Part of a data file:

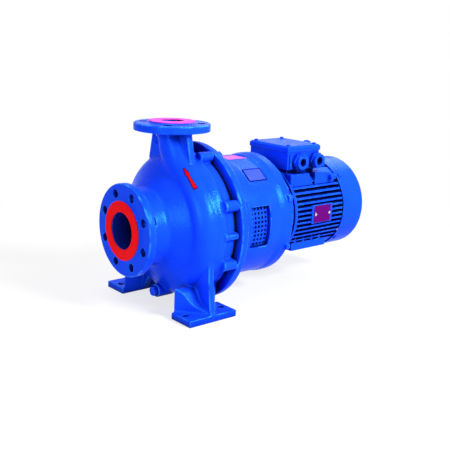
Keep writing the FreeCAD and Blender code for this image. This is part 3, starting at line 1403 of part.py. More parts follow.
def terminal_box():
    box = new_part("terminal_box")
    end = box_start + box_length
    floor = new_sketch(box, "outline", "XY_Plane", offset=box_bottom)
    draw_box(floor, box_start, -box_near, end, box_far)
    pad(box, "outline", floor, box_height)
    hollow = new_sketch(box, "hollow", "XY_Plane", offset=box_bottom + box_wall)
    draw_box(hollow, box_start + box_wall, -box_near + box_wall, end - box_wall, box_far - box_wall)
    pocket(box, "hollow", hollow, box_height, back=True)
    wires = new_sketch(box, "wire_hole", "XY_Plane", offset=box_bottom)
    draw_circle(wires, box_start + box_length / 2, 0, 20)
    pocket(box, "wire_hole", wires, box_wall, back=True)
    rib = new_sketch(box, "near_rib", "XY_Plane", offset=box_bottom + 3)
    draw_box(rib, gland_places()[0] - 30, -box_near - 3, gland_places()[0] - 24, -box_near)
    pad(box, "near_rib", rib, box_height - 8)
    posts = new_sketch(box, "screw_posts", "XY_Plane", offset=box_bottom + box_wall)
    for across, along in lid_corners():
        draw_circle(posts, across, along, lid_screw + 1)
    pad(box, "screw_posts", posts, box_height - box_wall)
    threads = new_sketch(box, "screw_threads", "XY_Plane", offset=box_bottom + box_height)
    for across, along in lid_corners():
        draw_circle(threads, across, along, lid_screw / 2 + thread_clearance)
    pocket(box, "screw_threads", threads, 16)
    entries = new_sketch(box, "entries", "XZ_Plane", offset=box_near)
    for place in gland_places():
        draw_circle(entries, place, box_bottom + gland_rise, gland_thread / 2 + thread_clearance)
    pocket(box, "entries", entries, box_wall + 1)
    seal = new_part("lid_gasket")
    outline = new_sketch(seal, "outline", "XY_Plane", offset=box_bottom + box_height)
    draw_box(outline, box_start, -box_near, end, box_far)
    draw_box(outline, box_start + 3, -box_near + 3, end - 3, box_far - 3)
    pad(seal, "outline", outline, 1)
    lid = new_part("terminal_box_lid")
    top = new_sketch(lid, "outline", "XY_Plane", offset=box_bottom + box_height + 1)
    draw_box(top, box_start - 2, -box_near - 2, end + 2, box_far + 2)
    block = pad(lid, "outline", top, lid_height)
    doc.recompute()
    upper = [edge_name for edge_name in top_edges(block.Shape)]
    bevel = lid.newObject("PartDesign::Chamfer", "terminal_box_lid_bevel")
    bevel.Base = (block, upper)
    bevel.Size = 4
    finish(lid, bevel)
    bumps = new_sketch(lid, "rear_bumps", "YZ_Plane", offset=end + 2)
    for along in (-0.6, -0.2, 0.6):
        draw_circle(bumps, box_near * along, box_bottom + box_height + 1 + lid_height / 2, 4.5)
    pad(lid, "rear_bumps", bumps, 5)
    holes = new_sketch(lid, "screw_holes", "XY_Plane", offset=box_bottom + box_height + 1)
    for across, along in lid_corners():
        draw_circle(holes, across, along, lid_screw / 2 + running_clearance)
    pocket(lid, "screw_holes", holes, lid_height, back=True)
    screws = new_part("lid_screws")
    heads = new_sketch(screws, "heads", "XY_Plane",
                       offset=box_bottom + box_height + 1 + lid_height)
    stems = new_sketch(screws, "stems", "XY_Plane", offset=box_bottom + box_height - 12)
    for across, along in lid_corners():
        draw_circle(heads, across, along, lid_screw * 0.9)
        draw_circle(stems, across, along, lid_screw / 2)
    pad(screws, "heads", heads, 3)
    pad(screws, "stems", stems, lid_height + 13)


def top_edges(shape):
    """Names of the straight edges that lie on the highest level of a shape."""
    top = shape.BoundBox.ZMax
    names = []
    for number, edge in enumerate(shape.Edges, 1):
        if all(abs(vertex.Z - top) < 0.01 for vertex in edge.Vertexes):
            names.append("Edge%d" % number)
    return names


def lid_corners():
    inset = 9
    return [(box_start + inset, -box_near + inset), (box_start + box_length - inset, -box_near + inset),
            (box_start + inset, box_far - inset), (box_start + box_length - inset, box_far - inset)]


def gland_places():
    middle = box_start + box_length / 2 + 11
    return (middle - gland_pitch / 2, middle + gland_pitch / 2)


def cable_glands():
    """Open hexagon entries on the near wall of the terminal box."""
    for number, place in enumerate(gland_places(), 1):
        gland = new_part("cable_gland_%d" % number)
        level = box_bottom + gland_rise
        hexagon = new_sketch(gland, "hexagon", "XZ_Plane", offset=box_near)
        draw_hexagon(hexagon, place, level, gland_flats)
        pad(gland, "hexagon", hexagon, 9)
        dome = new_sketch(gland, "dome", "XZ_Plane", offset=box_near + 9)
        draw_circle(dome, place, level, gland_flats / 2 - 1)
        pad(gland, "dome", dome, 9)
        stem = new_sketch(gland, "stem", "XZ_Plane", offset=box_near - box_wall)
        draw_circle(stem, place, level, gland_thread / 2)
        pad(gland, "stem", stem, box_wall)
        bore = new_sketch(gland, "bore", "XZ_Plane", offset=box_near - box_wall - 1)
        draw_circle(bore, place, level, gland_bore / 2)
        pocket(gland, "bore", bore, 30, back=True)


def terminal_board():
    board = new_part("terminal_board")
    middle = box_start + box_length / 2
    feet_sketch = new_sketch(board, "feet", "XY_Plane", offset=box_bottom + box_wall)
    for side in (-1, 1):
        draw_box(feet_sketch, middle - 32, side * 24, middle + 32, side * 29)
    pad(board, "feet", feet_sketch, 6)
    plate = new_sketch(board, "plate", "XY_Plane", offset=box_bottom + box_wall + 6)
    draw_box(plate, middle - 34, -30, middle + 34, 30)
    pad(board, "plate", plate, 6)
    studs = new_part("terminal_studs")
    level = box_bottom + box_wall + 12
    stems = new_sketch(studs, "stems", "XY_Plane", offset=level)
    nuts = new_sketch(studs, "nuts", "XY_Plane", offset=level)
    for column in (-1, 0, 1):
        for row in (-1, 1):
            draw_circle(stems, middle + 20 * column, 14 * row, 2.5)
            draw_circle(nuts, middle + 20 * column, 14 * row, 4.5)
    pad(studs, "nuts", nuts, 5)
    pad(studs, "stems", stems, 14)


def eye_bolt():
    part = new_part("eye_bolt")
    middle = frame_end() - 28
    seat = frame_radius + 8
    stem = new_sketch(part, "stem", "XY_Plane", offset=seat - 16)
    draw_circle(stem, middle, 0, eye_thread / 2)
    pad(part, "stem", stem, 18)
    revolve(part, "collar", [(0, seat), (12, seat), (9, seat + 7), (0, seat + 7)],
            axis="V_Axis", across=middle)
    ring = new_sketch(part, "ring", "YZ_Plane", along=seat + 22, offset=middle)
    draw_circle(ring, 0, 16, 5)
    torus = part.newObject("PartDesign::Revolution", "eye_bolt_ring_turned")
    torus.Profile = ring
    torus.ReferenceAxis = (ring, ["H_Axis"])
    torus.Angle = 360
    finish(part, torus)
    return part


def motor_plate():
    plate = new_part("motor_nameplate")
    outline = new_sketch(plate, "outline", "XZ_Plane", offset=frame_radius + 1)
    draw_box(outline, plate_start, -plate_height / 2, plate_start + plate_length, plate_height / 2)
    for place in (plate_start + 4, plate_start + plate_length - 4):
        draw_circle(outline, place, 0, 1.8)
    pad(plate, "outline", outline, 0.8)
    rivets = new_part("nameplate_rivets")
    heads = new_sketch(rivets, "heads", "XZ_Plane", offset=frame_radius + 1.8)
    stems = new_sketch(rivets, "stems", "XZ_Plane", offset=frame_radius + 1)
    for place in (plate_start + 4, plate_start + plate_length - 4):
        draw_circle(heads, place, 0, 3.2)
        draw_circle(stems, place, 0, 1.5)
    pad(rivets, "heads", heads, 1.4)
    pad(rivets, "stems", stems, 0.9)


def motor():
    drive_end_shield()
    motor_frame()
    stator()
    rotor()
    drive_start = frame_start - 2 - drive_bearing_width - 1
    bearing("drive_bearing", drive_start + 0.5, drive_bearing_width, drive_bearing_outer, 12)
    bearing("rear_bearing", rear_bearing_start(), rear_bearing_width, rear_bearing_outer, 9.5)
    rear_shield()
    cooling_fan()
    fan_cowl()
    terminal_box()
    cable_glands()
    terminal_board()
    eye_bolt()
    motor_plate()


# Building, checking and writing.

def build():
    volute_casing()
    face_rings()
    drain_plug()
    wear_ring()
    impeller()
    impeller_fastening()
    stub_shaft()
    casing_cover()
    shaft_seal()
    lantern()
    guards()
    lantern_plates()
    casing_bolts()
    motor_bolts()
    motor()


def check():
    """Stops before anything is written if an object or a solid is not sound."""
    for item in doc.Objects:
        if "Invalid" in item.State or "Error" in item.State:
            raise RuntimeError("%s is %s" % (item.Name, item.State))
    for part in made_parts:
        if part.Shape.isNull() or not part.Shape.isValid() or not part.Shape.Solids:
            raise RuntimeError("%s has no sound solid" % part.Label)


build()
doc.recompute()
check()
os.makedirs("parts", exist_ok=True)
for part in made_parts:
    part.Shape.exportStep("parts/%s.step" % part.Label)
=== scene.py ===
import json
import math

import bmesh
import bpy
import numpy as np
from mathutils import Matrix, Vector
from mathutils.bvhtree import BVHTree


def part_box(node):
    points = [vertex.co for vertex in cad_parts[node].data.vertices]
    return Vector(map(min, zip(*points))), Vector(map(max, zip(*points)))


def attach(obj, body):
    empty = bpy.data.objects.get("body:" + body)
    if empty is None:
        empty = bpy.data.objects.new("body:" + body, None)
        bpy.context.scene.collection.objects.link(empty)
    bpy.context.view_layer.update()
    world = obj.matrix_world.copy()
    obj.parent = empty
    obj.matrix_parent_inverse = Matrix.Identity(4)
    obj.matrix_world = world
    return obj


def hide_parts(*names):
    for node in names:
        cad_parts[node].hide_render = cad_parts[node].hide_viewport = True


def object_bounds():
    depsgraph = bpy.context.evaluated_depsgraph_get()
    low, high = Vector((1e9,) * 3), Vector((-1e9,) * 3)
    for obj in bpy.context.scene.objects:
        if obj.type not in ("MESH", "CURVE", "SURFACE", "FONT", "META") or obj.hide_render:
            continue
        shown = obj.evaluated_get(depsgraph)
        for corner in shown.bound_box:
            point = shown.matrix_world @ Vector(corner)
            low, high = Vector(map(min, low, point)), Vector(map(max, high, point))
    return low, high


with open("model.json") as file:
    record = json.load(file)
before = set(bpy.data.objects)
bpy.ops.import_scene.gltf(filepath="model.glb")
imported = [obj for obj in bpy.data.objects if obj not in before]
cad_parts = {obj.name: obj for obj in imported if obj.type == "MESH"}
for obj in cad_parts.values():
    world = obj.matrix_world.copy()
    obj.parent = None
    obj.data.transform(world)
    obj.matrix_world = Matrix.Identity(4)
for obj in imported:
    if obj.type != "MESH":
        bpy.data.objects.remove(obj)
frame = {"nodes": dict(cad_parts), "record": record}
cad_low, cad_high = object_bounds()
scene = bpy.context.scene
nodes = frame["nodes"]
MM = 0.001

# Sizes of the pump in millimetres.
SHAFT_HEIGHT = 180
FLANGE_THICKNESS = 21
FOOT_THICKNESS = 13
INLET_RADIUS = 41
INLET_REACH = 150
INLET_FADE = 50
OUTLET_RADIUS = 27
OUTLET_REACH = 24
OUTLET_FADE = 15
OUTLET_FACE_RISE = 3.5
OUTLET_BOLT_CIRCLE = 125
BOLT_HOLE_RADIUS = 9.8
LUG_RADIUS = 8
LUG_LENGTH = 36
LUG_END = 57
LUG_PLACE = 160
LUG_SIDES = 32
LABEL_LENGTH = 56
LABEL_CORNER = 3
LABEL_CORNER_STEPS = 4

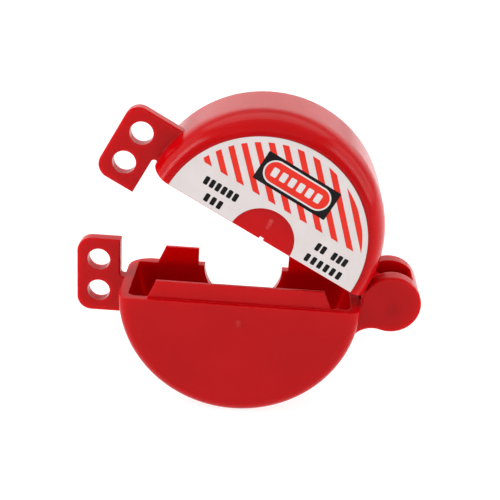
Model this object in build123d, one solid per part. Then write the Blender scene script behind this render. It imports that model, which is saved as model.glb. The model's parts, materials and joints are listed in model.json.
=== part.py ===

### [Problem requirements]
Return the line that contains "Model this object" and all lines after it, verbatim, and nothing else.

### [Final result]
Model this object in build123d, one solid per part. Then write the Blender scene script behind this render. It imports that model, which is saved as model.glb. The model's parts, materials and joints are listed in model.json.
=== part.py ===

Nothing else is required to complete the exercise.